* [REQUIRED WORK] Your task is to quote, unchanged, only the lines from the one with "top_board();" through the one with "obj.matrix_world = world", both ends included.
DATA LINES start
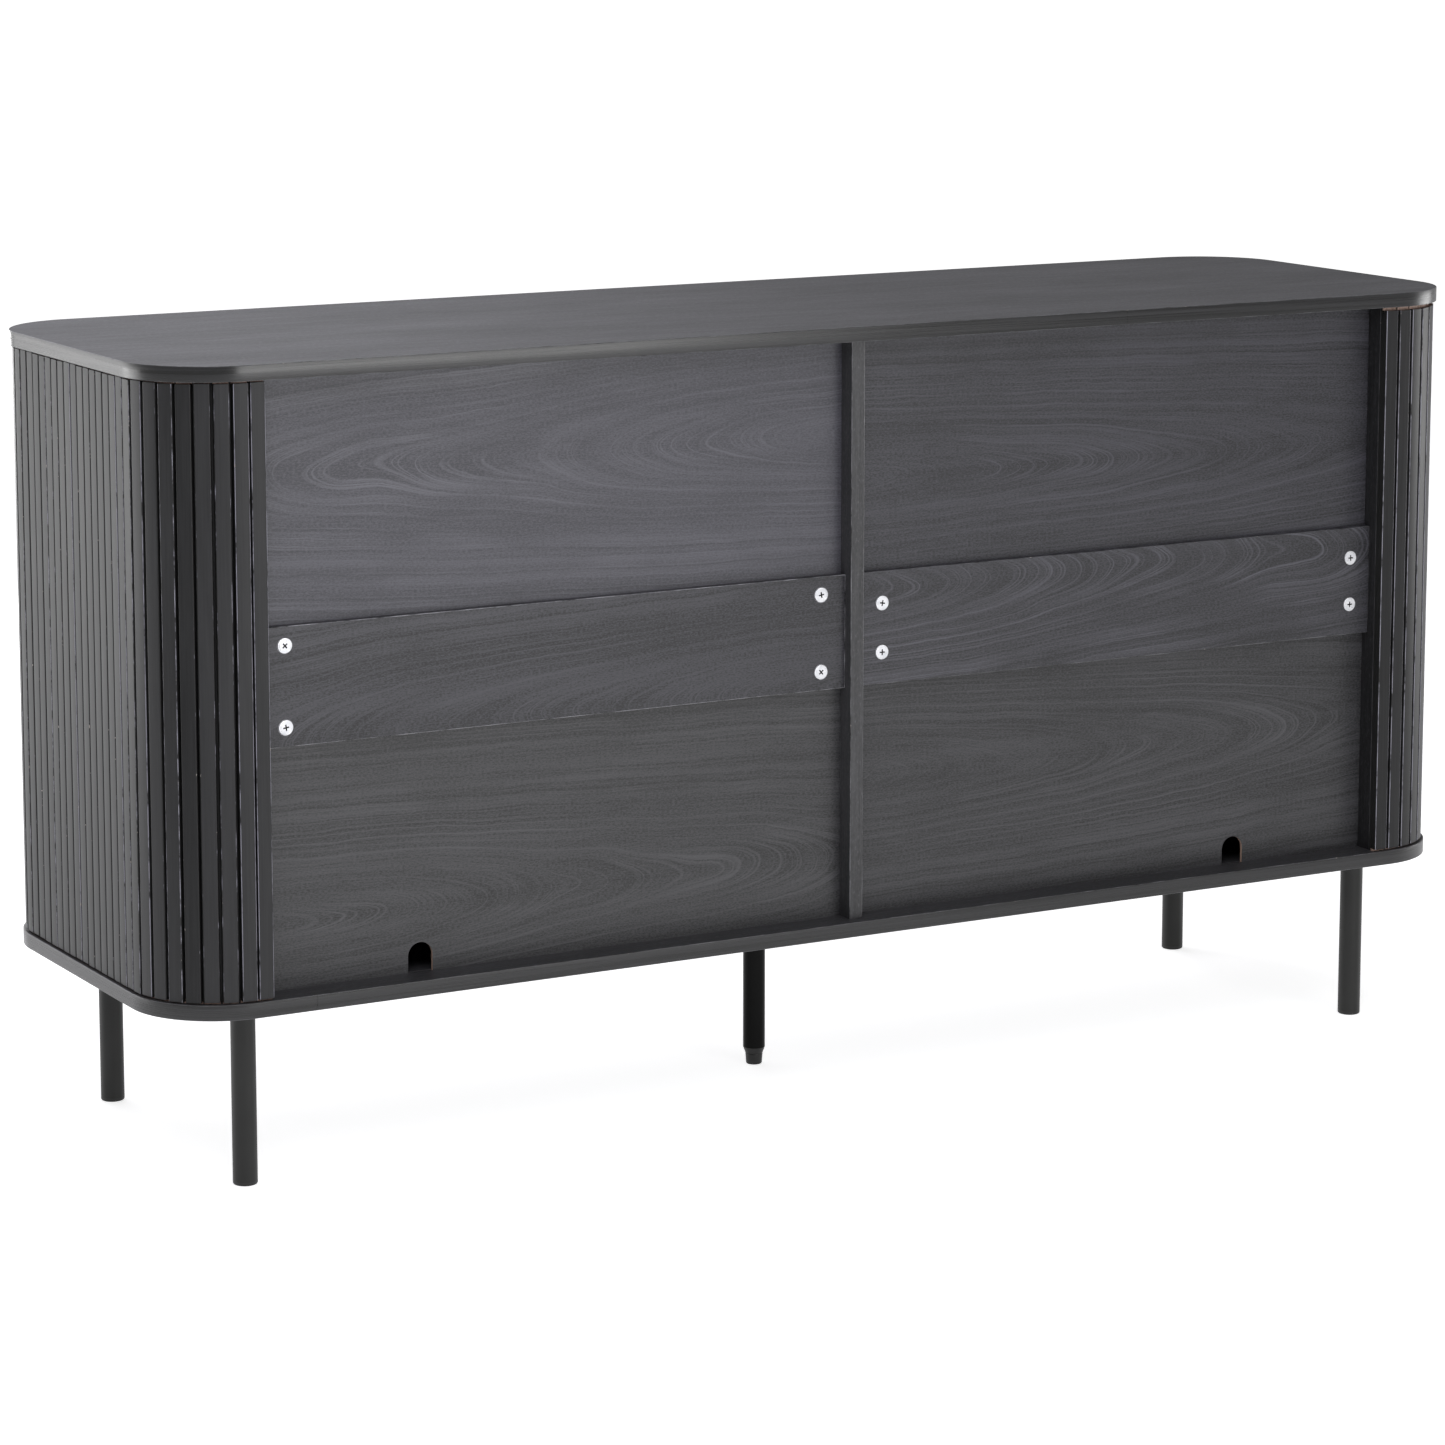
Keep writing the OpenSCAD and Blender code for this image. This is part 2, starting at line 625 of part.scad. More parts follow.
module door_panel(side) color(board_colour) sided(side) difference() {
    y0 = door_face(side) + slat_t;
    yc = door_centre_y(side);
    block([door_end_x - door_w, y0, door_z0], [door_end_x, y0 + door_t, door_z1]);
    for (x = fitting_x) {
        block([x - housing[0] / 2 - 0.2, yc - housing[1] / 2 - 0.1, door_z0 - 1],
            [x + housing[0] / 2 + 0.2, yc + housing[1] / 2 + 0.1,
                housing_z0 + housing[2] + 0.2]);
        block([x - guide[0] / 2 - 0.2, yc - guide[1] / 2 - 0.1, guide_z0 - 0.2],
            [x + guide[0] / 2 + 0.2, yc + guide[1] / 2 + 0.1, door_z1 + 1]);
    }
    block([pull_x1 - pull_w - 0.2, y0 - 1, pull_z0 - 0.2],
        [pull_x1 + 0.2, door_face(side) + pull_depth + 0.2, pull_z1 + 0.2]);
}

module door_slat(z0, z1) translate([0, 0, z0]) rotate([0, 0, -90])
    linear_extrude(z1 - z0) slat_section(slat_w);

module door_slats(side) color(slat_colour) sided(side) for (i = [0 : door_slats - 1])
    translate([door_end_x - (i + 0.5) * door_pitch, door_face(side) + slat_t, 0])
        if (i == pull_first || i == pull_first + 1) {
            door_slat(door_slat_z0, pull_z0 - 0.4);
            door_slat(pull_z1 + 0.4, door_slat_z1);
        } else door_slat(door_slat_z0, door_slat_z1);

module door_pull(side) color(black_plastic) sided(side) difference() {
    y0 = door_face(side);
    block([pull_x1 - pull_w, y0, pull_z0], [pull_x1, y0 + pull_depth, pull_z1]);
    block([pull_x1 - pull_w + pull_wall, y0 - 1, pull_z0 + pull_wall],
        [pull_x1 - pull_wall, y0 + pull_depth - pull_wall, pull_z1 - pull_wall]);
}

guide_z1 = ceil_z + groove_h - track_base - 1;
guide_z0 = guide_z1 - guide[2];

module door_guides(side) color(black_plastic) sided(side) for (x = fitting_x)
    block([x - guide[0] / 2, door_centre_y(side) - guide[1] / 2, guide_z0],
        [x + guide[0] / 2, door_centre_y(side) + guide[1] / 2, guide_z1]);

module door_housings(side) color(black_plastic) sided(side) for (x = fitting_x)
    translate([x, door_centre_y(side), 0]) difference() {
        block([-housing[0] / 2, -housing[1] / 2, housing_z0],
            [housing[0] / 2, housing[1] / 2, housing_z0 + housing[2]]);
        block([-roller_d / 2 - 1.5, -roller_w / 2 - 0.5, housing_z0 - 1],
            [roller_d / 2 + 1.5, roller_w / 2 + 0.5, roller_z + roller_d / 2 + 1.5]);
        translate([0, 10, roller_z]) rotate([90, 0, 0])
            cylinder(h = 20, d = axle_d + 0.04, $fn = 32);
    }

module door_axles(side) color(zinc) sided(side) for (x = fitting_x)
    translate([x, door_centre_y(side) + housing[1] / 2, roller_z]) rotate([90, 0, 0])
        cylinder(h = housing[1], d = axle_d, $fn = 32);

module door_roller(side, x) color(black_plastic) sided(side)
    translate([x, door_centre_y(side) + roller_w / 2, roller_z]) rotate([90, 0, 0])
        difference() {
            cylinder(h = roller_w, d = roller_d);
            translate([0, 0, -1]) cylinder(h = roller_w + 2, d = axle_d + 0.1, $fn = 48);
        }

module door_left_panel() door_panel(-1);
module door_left_slats() door_slats(-1);
module door_left_pull() door_pull(-1);
module door_left_guides() door_guides(-1);
module door_left_housings() door_housings(-1);
module door_left_axles() door_axles(-1);
module door_left_roller_outer() door_roller(-1, fitting_x[0]);
module door_left_roller_inner() door_roller(-1, fitting_x[1]);
module door_right_panel() door_panel(1);
module door_right_slats() door_slats(1);
module door_right_pull() door_pull(1);
module door_right_guides() door_guides(1);
module door_right_housings() door_housings(1);
module door_right_axles() door_axles(1);
module door_right_roller_outer() door_roller(1, fitting_x[0]);
module door_right_roller_inner() door_roller(1, fitting_x[1]);

top_board();
top_edge_band();
bottom_board();
bottom_edge_band();
side_panel_left();
side_panel_right();
centre_divider();
back_sheet_upper_left();
back_sheet_upper_right();
back_sheet_lower_left();
back_sheet_lower_right();
back_rail_left();
back_rail_right();
end_slats_left();
end_slats_right();
end_backing_left();
end_backing_right();
shelf_left();
shelf_right();
shelf_pins();
rail_cam_locks();
rail_cam_bolts();
panel_cam_locks();
panel_cam_bolts();
wood_dowels();
leg_front_left();
leg_front_right();
leg_back_left();
leg_back_right();
leg_glides();
leg_plates();
leg_studs();
leg_plate_screws();
centre_leg_tube();
centre_leg_cap();
leveller_foot();
door_track_top();
door_track_bottom();
track_screws();
door_bumpers();
door_left_panel();
door_left_slats();
door_left_pull();
door_left_guides();
door_left_housings();
door_left_axles();
door_left_roller_outer();
door_left_roller_inner();
door_right_panel();
door_right_slats();
door_right_pull();
door_right_guides();
door_right_housings();
door_right_axles();
door_right_roller_outer();
door_right_roller_inner();
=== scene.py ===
"""Looks of the sideboard buffet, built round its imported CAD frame.

Metres, +Z up, front towards -Y, left and right as seen from the front.
Places come from the CAD nodes' boxes. The sizes that no box tells, such as the corners' radius
and the slats' section, repeat the design's values.
"""
import math
import random

import bmesh
import bpy
from mathutils import Matrix, Vector


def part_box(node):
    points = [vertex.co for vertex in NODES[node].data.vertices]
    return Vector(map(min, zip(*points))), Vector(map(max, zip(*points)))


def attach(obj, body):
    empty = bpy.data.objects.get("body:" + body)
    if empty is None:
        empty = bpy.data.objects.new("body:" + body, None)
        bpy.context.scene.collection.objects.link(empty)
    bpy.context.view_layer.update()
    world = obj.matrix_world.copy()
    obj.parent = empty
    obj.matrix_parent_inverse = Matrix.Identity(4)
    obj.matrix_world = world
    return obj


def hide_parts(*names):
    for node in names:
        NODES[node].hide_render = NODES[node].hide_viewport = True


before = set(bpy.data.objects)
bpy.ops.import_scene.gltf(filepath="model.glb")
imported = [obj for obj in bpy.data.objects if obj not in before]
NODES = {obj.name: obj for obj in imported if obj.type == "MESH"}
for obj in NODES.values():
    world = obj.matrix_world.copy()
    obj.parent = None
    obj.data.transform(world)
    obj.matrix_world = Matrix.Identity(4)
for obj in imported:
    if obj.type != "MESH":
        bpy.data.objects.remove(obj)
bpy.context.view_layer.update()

MM = 0.001
SIDES = {"right": 1, "left": -1}

# ---------- sizes ----------

# Boards and their edge bands
BODY_LOW, BODY_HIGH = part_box("top_edge_band")
HALF_W = BODY_HIGH.x
HALF_D = BODY_HIGH.y
CEIL_Z = BODY_LOW.z
FLOOR_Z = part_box("bottom_edge_band")[1].z
BOARD_T = BODY_HIGH.z - BODY_LOW.z
MID_Z = (FLOOR_Z + CEIL_Z) / 2
CORNER_R = 90 * MM
CORNER_STEPS = 24
CORNER_X, CORNER_Y = HALF_W - CORNER_R, HALF_D - CORNER_R
BAND_T = 1 * MM
BAND_ROUNDING = 0.5 * MM
BAND_JOINT = 0.25 * MM
TOP_SEAM_X, BOTTOM_SEAM_X = -0.31, 0.60

# Slats: section, tongues, and the line that their backs follow round an end
SLAT_T = 8 * MM
SLAT_W = 14.9 * MM
SLAT_ARRIS = 1.0 * MM
SLAT_END_ARRIS = 0.35 * MM
TONGUE_T = 3 * MM
TONGUE_H = 4.5 * MM
TONGUE_LAP = 2 * MM
END_SLATS = 34
END_START_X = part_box("end_backing_right")[0].x
END_BACK_INSET = 3 * MM + SLAT_T
END_BEND_R = CORNER_R - END_BACK_INSET
END_GAP_LOW = 1.5 * MM
END_GAP_TOP = {"right": 1.5 * MM, "left": 4 * MM}
END_SEEDS = {"right": 11, "left": 23}
# End slats whose arrises are painted pale, for rubbing and a painted highlight, and how pale.
RUBBED_AND_HIGHLIT_SLATS = {"right": (0, 1, 7), "left": (0, 1, 2, 3, 4, 5)}
RUB_AND_HIGHLIGHT = 0.85

DOOR_SLATS = 40
DOOR_SEEDS = {"right": 37, "left": 53}
DOOR_SLAT_LOW = FLOOR_Z + 2.5 * MM
DOOR_SLAT_HIGH = CEIL_Z - 1.5 * MM
PULL_SLATS = (2, 3)
PULL_GAP = 0.4 * MM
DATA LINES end
* [FINAL RESULT]
top_board();
top_edge_band();
bottom_board();
bottom_edge_band();
side_panel_left();
side_panel_right();
centre_divider();
back_sheet_upper_left();
back_sheet_upper_right();
back_sheet_lower_left();
back_sheet_lower_right();
back_rail_left();
back_rail_right();
end_slats_left();
end_slats_right();
end_backing_left();
end_backing_right();
shelf_left();
shelf_right();
shelf_pins();
rail_cam_locks();
rail_cam_bolts();
panel_cam_locks();
panel_cam_bolts();
wood_dowels();
leg_front_left();
leg_front_right();
leg_back_left();
leg_back_right();
leg_glides();
leg_plates();
leg_studs();
leg_plate_screws();
centre_leg_tube();
centre_leg_cap();
leveller_foot();
door_track_top();
door_track_bottom();
track_screws();
door_bumpers();
door_left_panel();
door_left_slats();
door_left_pull();
door_left_guides();
door_left_housings();
door_left_axles();
door_left_roller_outer();
door_left_roller_inner();
door_right_panel();
door_right_slats();
door_right_pull();
door_right_guides();
door_right_housings();
door_right_axles();
door_right_roller_outer();
door_right_roller_inner();
=== scene.py ===
"""Looks of the sideboard buffet, built round its imported CAD frame.

Metres, +Z up, front towards -Y, left and right as seen from the front.
Places come from the CAD nodes' boxes. The sizes that no box tells, such as the corners' radius
and the slats' section, repeat the design's values.
"""
import math
import random

import bmesh
import bpy
from mathutils import Matrix, Vector


def part_box(node):
    points = [vertex.co for vertex in NODES[node].data.vertices]
    return Vector(map(min, zip(*points))), Vector(map(max, zip(*points)))


def attach(obj, body):
    empty = bpy.data.objects.get("body:" + body)
    if empty is None:
        empty = bpy.data.objects.new("body:" + body, None)
        bpy.context.scene.collection.objects.link(empty)
    bpy.context.view_layer.update()
    world = obj.matrix_world.copy()
    obj.parent = empty
    obj.matrix_parent_inverse = Matrix.Identity(4)
    obj.matrix_world = world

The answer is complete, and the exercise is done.